(MENAFN- The Peninsula)
#Covid-19 Fazeena Saleem |
The unprecedented global spread of the Omicron variant, together with the unprecedented global vaccination efforts including in Qatar, increase the likelihood to establish the level of herd immunity that will change COVID-19 from a pandemic virus into one that is endemic and seasonal, similar to influenza virus, according to a microbiology expert.
“The policies and restrictions that have governed how we survive against the virus for the past two years will need to change as we adjust to a co-existence with COVID-19. As we transition into the endemic phase of this COVID-19 pandemic, it is essential that we develop a greater awareness of our own individual responsibility in the spread of infectious diseases, in terms of both protecting ourselves as well as protecting others,” Dr. Patrick Tang, Division Chief of Microbiology at Sidra Medicine, told The Peninsula.
Dr. Patrick Tang
“As a result of this pandemic, we no longer doubt the importance of face masks, we have been able to massively scale up our capacity for molecular testing of infectious diseases, we are able to track the spread and evolution of an infectious agent in real time through genetic sequencing, and we have developed new technologies for highly effective vaccines as well as effective therapeutics to treat a novel virus,” he added.

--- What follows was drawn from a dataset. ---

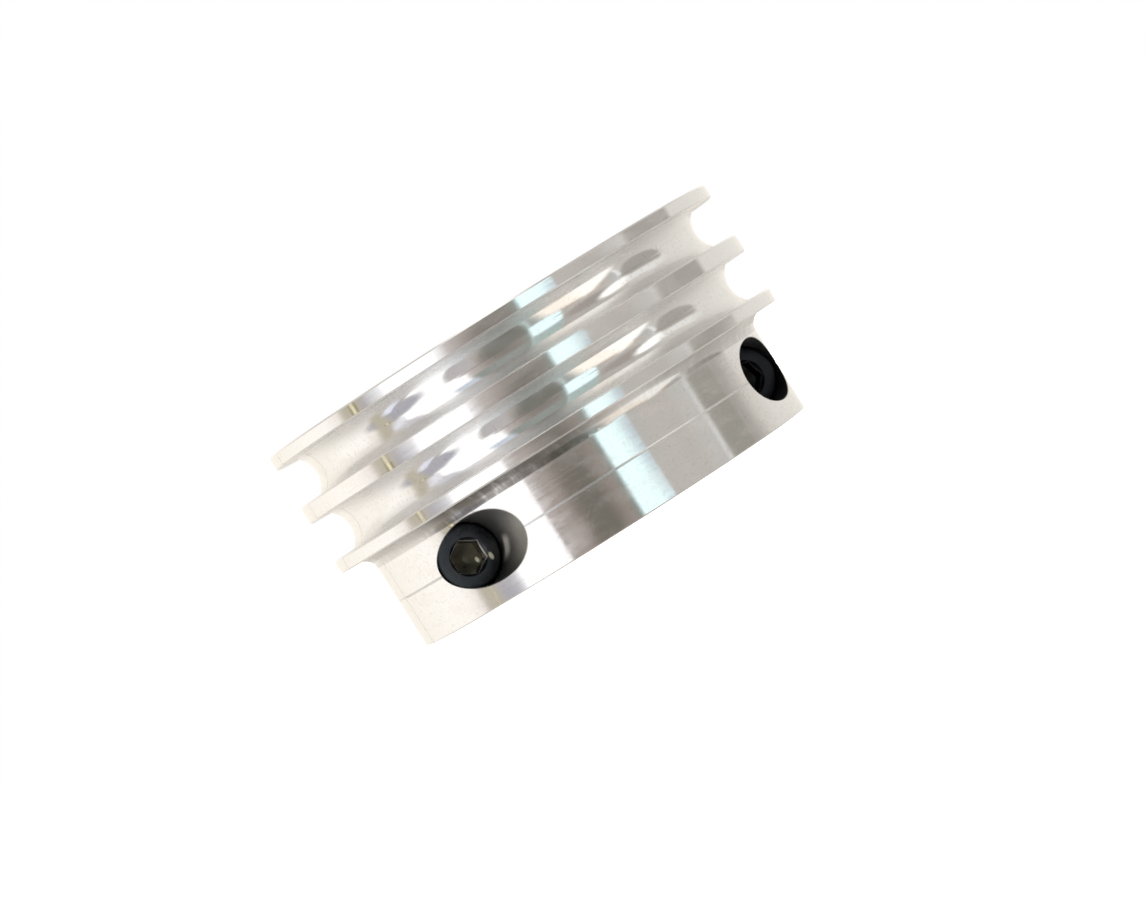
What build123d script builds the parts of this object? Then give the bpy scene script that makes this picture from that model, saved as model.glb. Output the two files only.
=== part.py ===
"""Two-piece clamp-on pulley with two round-bottomed belt grooves.

The pulley is split along a plane through its bore. Two M5 socket-head cap screws, sunk in
deep counterbores of the front half, pull the halves together on a shaft.

Frame: the origin is the centre of the hub's end face. +Z runs along the bore towards the
rims. The halves part on the XZ plane, and the screw heads face -Y. Sizes are millimetres.
"""

import os
from math import radians, sqrt, tan

from build123d import *

# Turned body
rim_diameter = 65.0
hub_diameter = 56.7
bore_diameter = 30.0
hub_length = 13.4
end_rim_width = 1.6
middle_rim_width = 2.0
parting_gap = 0.06

# Belt grooves
groove_width = 6.0
groove_root_radius = 3.7
groove_draft = 2.0

# Edge details
edge_break = 0.2
hub_chamfer = 0.15
bore_chamfer = 0.5
hub_fillet = 1.8
mouth_break = 0.15
scribe_width = 0.3
scribe_depth = 0.1

# M5 x 16 socket-head cap screws
screw_spacing = 43.2
screw_height = 7.0
thread_diameter = 5.0
shank_length = 16.0
shank_chamfer = 0.6
head_diameter = 8.5
head_height = 5.0
head_chamfer = 0.3
hex_across_flats = 4.0
hex_depth = 2.5
hex_entry_diameter = 5.0
hex_entry_depth = 0.7
hex_entry_angle = 45.0
left_hex_turn = 0.0
right_hex_turn = 18.0

# Screw holes
seat_depth = 5.6
counterbore_diameter = 8.8
clearance_diameter = 5.5
thread_clearance = 0.05
tapped_depth = 12.7
tap_entry_chamfer = 0.5
drill_point_angle = 118.0

# Derived sizes
rim_radius = rim_diameter / 2
hub_radius = hub_diameter / 2
bore_radius = bore_diameter / 2
scribe_height = hub_length / 2
inner_rim_start = hub_length
inner_groove_start = inner_rim_start + end_rim_width
middle_rim_start = inner_groove_start + groove_width
outer_groove_start = middle_rim_start + middle_rim_width
outer_rim_start = outer_groove_start + groove_width
total_length = outer_rim_start + end_rim_width
root_centre_radius = hub_radius + groove_root_radius
wall_top_radius = rim_radius - edge_break
wall_top_half_width = groove_width / 2 - edge_break


def wall_foot():
    """Radius and half width where a drafted groove wall meets the round root."""
    slope = tan(radians(groove_draft))
    half_width_at_centre = wall_top_half_width - (wall_top_radius - root_centre_radius) * slope
    # Depth below the root's centre at which the wall line crosses the root circle
    a = 1 + slope**2
    b = -2 * slope * half_width_at_centre
    c = half_width_at_centre**2 - groove_root_radius**2
    depth = (-b + sqrt(b**2 - 4 * a * c)) / (2 * a)
    return root_centre_radius - depth, half_width_at_centre - depth * slope


wall_foot_radius, wall_foot_half_width = wall_foot()


def groove_outline(start):
    """Draws one groove from its lower rim edge to its upper one: edge break, wall, round root and back."""
    middle = start + groove_width / 2
    lower_top = (wall_top_radius, middle - wall_top_half_width)
    upper_top = (wall_top_radius, middle + wall_top_half_width)
    Line((rim_radius, start), lower_top)
    Line(lower_top, (wall_foot_radius, middle - wall_foot_half_width))
    ThreePointArc(
        (wall_foot_radius, middle - wall_foot_half_width),
        (root_centre_radius - groove_root_radius, middle),
        (wall_foot_radius, middle + wall_foot_half_width),
    )
    Line((wall_foot_radius, middle + wall_foot_half_width), upper_top)
    Line(upper_top, (rim_radius, start + groove_width))


def turned_outline():
    """Draws the closed radial section of the pulley, from bore to rim, as (radius, height)."""
    hub = Polyline(
        (bore_radius + bore_chamfer, 0),
        (hub_radius - hub_chamfer, 0),
        (hub_radius, hub_chamfer),
        (hub_radius, hub_length - hub_fillet),
    )
    corner_reach = hub_fillet * (1 - sqrt(0.5))
    corner = ThreePointArc(
        hub @ 1,
        (hub_radius + corner_reach, hub_length - corner_reach),
        (hub_radius + hub_fillet, hub_length),
    )
    Polyline(
        corner @ 1,
        (rim_radius - edge_break, hub_length),
        (rim_radius, hub_length + edge_break),
        (rim_radius, inner_groove_start),
    )
    groove_outline(inner_groove_start)
    Line((rim_radius, middle_rim_start), (rim_radius, outer_groove_start))
    groove_outline(outer_groove_start)
    Polyline(
        (rim_radius, outer_rim_start),
        (rim_radius, total_length - edge_break),
        (rim_radius - edge_break, total_length),
        (bore_radius + bore_chamfer, total_length),
        (bore_radius, total_length - bore_chamfer),
        (bore_radius, bore_chamfer),
        (bore_radius + bore_chamfer, 0),
    )


def scribe_outline():
    """Draws the small V that the scribed line cuts round the middle of the hub."""
    Polyline(
        (hub_radius + scribe_depth, scribe_height - scribe_width),
        (hub_radius - scribe_depth, scribe_height),
        (hub_radius + scribe_depth, scribe_height + scribe_width),
        close=True,
    )


def screw_planes(depth):
    """Planes square to the two screw axes, facing the heads, at a depth in front of the split."""
    return [
        Plane(origin=(side * screw_spacing / 2, -depth, screw_height), x_dir=(1, 0, 0), z_dir=(0, -1, 0))
        for side in (-1, 1)
    ]


def save(piece, name):
    """Labels one finished piece and writes it as its own STEP file."""
    piece.part.label = name
    export_step(piece.part, f"parts/{name}.step")


os.makedirs("parts", exist_ok=True)


# Front half: holds the screw heads at the bottom of two counterbores.
with BuildPart() as counterbored_half:
    with BuildSketch(Plane.XZ):
        with BuildLine():
            turned_outline()
        make_face()
    revolve(axis=Axis.Z)
    split(bisect_by=Plane.XZ.offset(parting_gap / 2), keep=Keep.TOP)
    for mouth_plane in screw_planes(hub_radius):
        with Locations(mouth_plane):
            CounterBoreHole(
                radius=clearance_diameter / 2,
                counter_bore_radius=counterbore_diameter / 2,
                counter_bore_depth=hub_radius - seat_depth,
                depth=hub_radius,
            )
    mouths = counterbored_half.edges().filter_by(GeomType.BSPLINE).filter_by(lambda edge: edge.is_closed)
    chamfer(mouths, mouth_break)
    with BuildSketch(Plane.XZ):
        with BuildLine():
            scribe_outline()
        make_face()
    revolve(axis=Axis.Z, mode=Mode.SUBTRACT)
save(counterbored_half, "counterbored_half")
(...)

Dr.Tang said that although the most recent COVID-19 variant remains a concern as Omicron has proven to be highly transmissible and able to evade immunity from vaccination and previous infection, however, we are also extremely fortunate that Omicron has been less severe than previous variants.
“The high level of vaccine protection in Qatar as booster shots targeted higher risk individuals and those with waning immunity, along with population-level immunity acquired from previous waves of COVID-19 infection, have all contributed to lessening the clinical severity of Omicron,” he said.
“However, we cannot be dismissive of the overall impact of this Omicron wave and we all still need to play our part in reducing our own risk of infection, and for those who have been infected, to reduce the risk of transmission to others,” he added.
Although the chance of severe disease from Omicron is less for most people who are vaccinated, there is still a significant risk to those who are unvaccinated, especially if they are elderly or suffer from other chronic diseases.
The high transmissibility of the Omicron variant increases its probability of reaching the people who have so far been able to avoid COVID-19 or remain unvaccinated, and especially those who are most vulnerable to severe COVID-19.
“All of our incremental individual efforts to reduce COVID-19 transmission help in reducing the risk to those who are most vulnerable. This means wearing face masks, washing our hands, reducing our risk from large indoor gatherings and getting our booster shots of COVID-19 vaccine. This also means staying home when we are sick, whether you have been tested for COVID-19 at a designated clinic or self-tested at home, and even whether it is due to COVID-19 or not,” said Dr.Tang.